* Begin *

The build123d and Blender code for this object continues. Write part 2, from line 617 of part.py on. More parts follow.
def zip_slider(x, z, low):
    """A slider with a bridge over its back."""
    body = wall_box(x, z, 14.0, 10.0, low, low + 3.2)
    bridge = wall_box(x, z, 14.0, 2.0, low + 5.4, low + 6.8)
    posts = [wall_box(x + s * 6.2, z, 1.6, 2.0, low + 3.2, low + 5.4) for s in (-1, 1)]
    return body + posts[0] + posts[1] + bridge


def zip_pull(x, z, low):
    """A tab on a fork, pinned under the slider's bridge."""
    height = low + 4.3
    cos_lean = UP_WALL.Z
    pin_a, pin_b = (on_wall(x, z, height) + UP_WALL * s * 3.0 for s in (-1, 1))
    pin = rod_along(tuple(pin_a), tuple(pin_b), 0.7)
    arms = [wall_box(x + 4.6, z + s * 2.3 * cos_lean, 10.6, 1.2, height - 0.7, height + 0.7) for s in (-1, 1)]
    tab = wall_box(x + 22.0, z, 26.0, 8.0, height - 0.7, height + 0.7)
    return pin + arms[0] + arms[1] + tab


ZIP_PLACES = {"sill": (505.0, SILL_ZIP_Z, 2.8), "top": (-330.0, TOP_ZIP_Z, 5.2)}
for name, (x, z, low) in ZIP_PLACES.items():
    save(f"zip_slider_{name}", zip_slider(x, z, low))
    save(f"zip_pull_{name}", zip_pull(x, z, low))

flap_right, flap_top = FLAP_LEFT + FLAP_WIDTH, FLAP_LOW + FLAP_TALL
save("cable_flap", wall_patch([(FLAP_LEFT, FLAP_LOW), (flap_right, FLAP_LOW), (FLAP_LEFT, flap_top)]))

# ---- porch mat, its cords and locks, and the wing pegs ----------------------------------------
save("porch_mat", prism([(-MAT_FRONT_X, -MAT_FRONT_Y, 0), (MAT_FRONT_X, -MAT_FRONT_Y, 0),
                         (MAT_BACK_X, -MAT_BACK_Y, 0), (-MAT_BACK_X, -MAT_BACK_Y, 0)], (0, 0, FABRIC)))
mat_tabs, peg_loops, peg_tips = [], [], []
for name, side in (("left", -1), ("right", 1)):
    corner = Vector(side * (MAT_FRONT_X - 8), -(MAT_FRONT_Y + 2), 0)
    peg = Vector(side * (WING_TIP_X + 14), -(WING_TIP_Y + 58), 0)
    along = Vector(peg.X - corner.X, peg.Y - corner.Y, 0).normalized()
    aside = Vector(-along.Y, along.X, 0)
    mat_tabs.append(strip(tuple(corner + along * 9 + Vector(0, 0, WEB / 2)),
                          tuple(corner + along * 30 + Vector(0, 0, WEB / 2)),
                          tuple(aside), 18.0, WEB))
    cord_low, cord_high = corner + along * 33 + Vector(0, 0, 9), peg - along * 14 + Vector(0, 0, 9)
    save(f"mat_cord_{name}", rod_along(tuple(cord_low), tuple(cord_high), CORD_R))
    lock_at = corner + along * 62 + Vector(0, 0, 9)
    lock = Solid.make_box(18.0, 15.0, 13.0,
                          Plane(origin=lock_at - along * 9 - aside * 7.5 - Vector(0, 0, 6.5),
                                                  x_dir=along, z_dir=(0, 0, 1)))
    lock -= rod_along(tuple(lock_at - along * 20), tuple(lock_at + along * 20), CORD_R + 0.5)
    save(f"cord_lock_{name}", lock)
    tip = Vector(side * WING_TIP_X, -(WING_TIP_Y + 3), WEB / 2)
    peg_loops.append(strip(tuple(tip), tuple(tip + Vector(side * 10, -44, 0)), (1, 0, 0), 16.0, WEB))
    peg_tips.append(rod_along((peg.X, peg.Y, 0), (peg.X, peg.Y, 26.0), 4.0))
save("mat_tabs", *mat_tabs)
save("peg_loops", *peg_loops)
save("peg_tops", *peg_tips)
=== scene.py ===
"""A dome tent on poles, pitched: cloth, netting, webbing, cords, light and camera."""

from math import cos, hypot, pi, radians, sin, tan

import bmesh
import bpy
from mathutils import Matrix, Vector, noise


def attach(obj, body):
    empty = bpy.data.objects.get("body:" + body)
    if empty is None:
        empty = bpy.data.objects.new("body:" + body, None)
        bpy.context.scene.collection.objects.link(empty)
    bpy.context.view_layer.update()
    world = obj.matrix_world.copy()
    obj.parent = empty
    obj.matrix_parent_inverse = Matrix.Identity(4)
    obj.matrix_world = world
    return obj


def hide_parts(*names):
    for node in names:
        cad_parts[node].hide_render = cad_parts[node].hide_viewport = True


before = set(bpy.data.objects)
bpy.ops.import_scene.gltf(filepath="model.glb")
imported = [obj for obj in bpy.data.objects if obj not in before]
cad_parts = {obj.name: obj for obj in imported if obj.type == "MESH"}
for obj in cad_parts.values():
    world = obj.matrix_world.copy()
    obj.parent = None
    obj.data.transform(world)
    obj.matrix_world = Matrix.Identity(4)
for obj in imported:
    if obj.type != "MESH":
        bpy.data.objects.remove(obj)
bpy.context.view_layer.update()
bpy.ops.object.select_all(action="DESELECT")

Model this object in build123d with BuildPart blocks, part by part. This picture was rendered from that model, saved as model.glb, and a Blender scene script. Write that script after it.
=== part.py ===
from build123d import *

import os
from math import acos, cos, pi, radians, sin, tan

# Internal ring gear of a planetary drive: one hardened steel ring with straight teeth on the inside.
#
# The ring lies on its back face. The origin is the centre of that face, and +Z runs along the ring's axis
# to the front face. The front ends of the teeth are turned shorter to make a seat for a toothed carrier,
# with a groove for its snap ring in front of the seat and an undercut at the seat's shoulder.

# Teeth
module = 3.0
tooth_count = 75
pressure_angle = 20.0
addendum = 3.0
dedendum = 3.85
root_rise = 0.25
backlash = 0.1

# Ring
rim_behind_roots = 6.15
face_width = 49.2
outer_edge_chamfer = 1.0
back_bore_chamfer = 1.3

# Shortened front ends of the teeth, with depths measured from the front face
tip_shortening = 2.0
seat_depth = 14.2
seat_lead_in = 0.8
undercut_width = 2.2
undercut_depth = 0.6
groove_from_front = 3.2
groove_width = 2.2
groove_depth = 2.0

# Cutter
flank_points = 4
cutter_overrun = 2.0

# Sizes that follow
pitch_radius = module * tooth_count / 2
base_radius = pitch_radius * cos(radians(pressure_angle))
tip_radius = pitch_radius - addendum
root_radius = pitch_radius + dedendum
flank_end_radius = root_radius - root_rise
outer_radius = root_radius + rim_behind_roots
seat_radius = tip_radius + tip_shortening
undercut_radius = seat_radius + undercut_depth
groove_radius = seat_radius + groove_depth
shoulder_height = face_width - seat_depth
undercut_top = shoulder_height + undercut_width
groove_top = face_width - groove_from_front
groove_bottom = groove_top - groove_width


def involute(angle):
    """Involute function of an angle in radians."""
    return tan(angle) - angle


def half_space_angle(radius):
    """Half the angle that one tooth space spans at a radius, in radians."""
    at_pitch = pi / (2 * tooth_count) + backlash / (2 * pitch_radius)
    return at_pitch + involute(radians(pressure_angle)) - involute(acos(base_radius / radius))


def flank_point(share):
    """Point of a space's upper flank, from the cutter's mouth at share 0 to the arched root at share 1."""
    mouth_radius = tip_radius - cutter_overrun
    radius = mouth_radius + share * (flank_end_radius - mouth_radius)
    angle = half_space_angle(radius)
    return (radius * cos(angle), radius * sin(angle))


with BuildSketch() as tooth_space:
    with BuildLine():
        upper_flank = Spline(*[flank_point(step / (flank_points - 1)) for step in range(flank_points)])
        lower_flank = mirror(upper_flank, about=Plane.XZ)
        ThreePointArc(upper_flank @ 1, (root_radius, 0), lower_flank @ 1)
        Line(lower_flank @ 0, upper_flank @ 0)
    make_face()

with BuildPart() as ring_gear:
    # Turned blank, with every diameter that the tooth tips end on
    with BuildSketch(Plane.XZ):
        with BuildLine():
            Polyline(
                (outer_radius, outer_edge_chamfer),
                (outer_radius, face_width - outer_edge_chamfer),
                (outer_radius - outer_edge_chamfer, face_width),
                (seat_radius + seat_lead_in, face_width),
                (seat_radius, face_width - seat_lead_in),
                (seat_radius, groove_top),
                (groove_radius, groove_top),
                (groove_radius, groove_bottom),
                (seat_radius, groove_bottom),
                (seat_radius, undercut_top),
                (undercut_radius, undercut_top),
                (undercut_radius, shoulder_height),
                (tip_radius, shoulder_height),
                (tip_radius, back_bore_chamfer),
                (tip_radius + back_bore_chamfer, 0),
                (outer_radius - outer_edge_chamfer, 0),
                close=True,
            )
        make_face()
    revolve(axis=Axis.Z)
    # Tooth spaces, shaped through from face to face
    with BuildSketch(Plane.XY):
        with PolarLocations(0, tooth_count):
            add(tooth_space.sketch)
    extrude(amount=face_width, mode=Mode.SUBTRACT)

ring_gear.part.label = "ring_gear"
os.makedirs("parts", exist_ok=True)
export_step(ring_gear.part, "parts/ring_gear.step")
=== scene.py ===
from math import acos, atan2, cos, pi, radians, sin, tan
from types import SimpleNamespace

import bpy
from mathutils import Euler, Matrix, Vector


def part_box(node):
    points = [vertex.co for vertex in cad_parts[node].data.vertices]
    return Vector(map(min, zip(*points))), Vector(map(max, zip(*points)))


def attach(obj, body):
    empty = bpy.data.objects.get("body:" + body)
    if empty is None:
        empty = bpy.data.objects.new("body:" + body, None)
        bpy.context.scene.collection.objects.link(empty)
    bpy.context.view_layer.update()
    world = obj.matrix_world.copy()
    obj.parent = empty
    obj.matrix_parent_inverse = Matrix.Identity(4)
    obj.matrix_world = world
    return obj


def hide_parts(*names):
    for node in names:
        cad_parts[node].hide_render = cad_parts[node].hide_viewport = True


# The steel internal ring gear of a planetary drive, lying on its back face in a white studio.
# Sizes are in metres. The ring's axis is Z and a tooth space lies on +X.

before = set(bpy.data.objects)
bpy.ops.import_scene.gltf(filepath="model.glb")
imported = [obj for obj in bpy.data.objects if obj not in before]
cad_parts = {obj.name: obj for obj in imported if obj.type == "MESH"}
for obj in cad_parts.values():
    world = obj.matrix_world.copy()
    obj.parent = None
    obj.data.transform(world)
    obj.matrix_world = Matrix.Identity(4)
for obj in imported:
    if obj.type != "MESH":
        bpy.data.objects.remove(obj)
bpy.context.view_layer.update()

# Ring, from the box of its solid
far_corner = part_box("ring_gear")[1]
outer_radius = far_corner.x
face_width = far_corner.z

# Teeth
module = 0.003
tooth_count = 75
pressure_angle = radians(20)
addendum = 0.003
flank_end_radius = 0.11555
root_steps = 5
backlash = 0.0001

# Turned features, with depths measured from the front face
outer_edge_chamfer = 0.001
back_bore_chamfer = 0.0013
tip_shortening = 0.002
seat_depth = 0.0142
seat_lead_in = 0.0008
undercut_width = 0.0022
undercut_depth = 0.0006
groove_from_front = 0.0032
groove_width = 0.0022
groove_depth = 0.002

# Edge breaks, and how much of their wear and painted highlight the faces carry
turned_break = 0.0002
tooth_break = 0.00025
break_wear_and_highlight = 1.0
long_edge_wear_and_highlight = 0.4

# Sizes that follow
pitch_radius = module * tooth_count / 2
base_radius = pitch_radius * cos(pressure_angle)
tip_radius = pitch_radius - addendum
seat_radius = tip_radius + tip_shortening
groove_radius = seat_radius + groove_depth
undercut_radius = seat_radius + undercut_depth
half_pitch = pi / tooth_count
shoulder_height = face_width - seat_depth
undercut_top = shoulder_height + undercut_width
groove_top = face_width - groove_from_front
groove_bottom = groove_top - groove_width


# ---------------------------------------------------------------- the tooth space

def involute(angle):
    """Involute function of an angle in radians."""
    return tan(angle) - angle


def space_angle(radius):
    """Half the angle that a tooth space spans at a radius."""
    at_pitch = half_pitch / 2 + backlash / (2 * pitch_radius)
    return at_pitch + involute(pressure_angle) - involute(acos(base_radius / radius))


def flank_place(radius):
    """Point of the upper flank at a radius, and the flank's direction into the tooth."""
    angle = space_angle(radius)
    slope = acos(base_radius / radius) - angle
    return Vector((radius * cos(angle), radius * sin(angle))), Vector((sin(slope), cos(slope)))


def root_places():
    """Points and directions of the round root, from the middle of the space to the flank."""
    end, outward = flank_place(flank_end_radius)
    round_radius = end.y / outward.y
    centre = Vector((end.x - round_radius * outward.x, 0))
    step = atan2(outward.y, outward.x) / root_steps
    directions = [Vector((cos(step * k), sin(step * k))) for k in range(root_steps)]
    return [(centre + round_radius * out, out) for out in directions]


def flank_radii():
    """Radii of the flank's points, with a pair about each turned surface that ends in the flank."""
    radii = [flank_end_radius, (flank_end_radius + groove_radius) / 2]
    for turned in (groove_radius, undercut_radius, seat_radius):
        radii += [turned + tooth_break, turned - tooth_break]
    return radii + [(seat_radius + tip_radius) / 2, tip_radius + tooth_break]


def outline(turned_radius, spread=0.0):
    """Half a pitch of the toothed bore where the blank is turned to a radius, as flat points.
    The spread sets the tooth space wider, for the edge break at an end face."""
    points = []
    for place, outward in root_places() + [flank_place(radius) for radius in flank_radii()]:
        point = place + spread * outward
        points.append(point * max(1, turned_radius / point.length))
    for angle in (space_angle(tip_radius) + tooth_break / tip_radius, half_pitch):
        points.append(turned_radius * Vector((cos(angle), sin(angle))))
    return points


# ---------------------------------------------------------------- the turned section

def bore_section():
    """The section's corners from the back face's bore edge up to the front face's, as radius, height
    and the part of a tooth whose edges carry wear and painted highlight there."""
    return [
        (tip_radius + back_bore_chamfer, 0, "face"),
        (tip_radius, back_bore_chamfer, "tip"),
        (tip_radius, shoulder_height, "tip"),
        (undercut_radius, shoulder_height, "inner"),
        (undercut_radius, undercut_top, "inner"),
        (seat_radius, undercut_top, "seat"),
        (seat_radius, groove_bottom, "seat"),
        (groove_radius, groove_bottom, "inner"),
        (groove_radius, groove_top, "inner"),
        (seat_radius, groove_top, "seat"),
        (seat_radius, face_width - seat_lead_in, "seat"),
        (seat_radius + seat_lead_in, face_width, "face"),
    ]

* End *

:: Challenge ::
Repeat verbatim the opening run of entries, ending with the line that contains "return body +".

:: Complete answer ::
The build123d and Blender code for this object continues. Write part 2, from line 617 of part.py on. More parts follow.
def zip_slider(x, z, low):
    """A slider with a bridge over its back."""
    body = wall_box(x, z, 14.0, 10.0, low, low + 3.2)
    bridge = wall_box(x, z, 14.0, 2.0, low + 5.4, low + 6.8)
    posts = [wall_box(x + s * 6.2, z, 1.6, 2.0, low + 3.2, low + 5.4) for s in (-1, 1)]
    return body + posts[0] + posts[1] + bridge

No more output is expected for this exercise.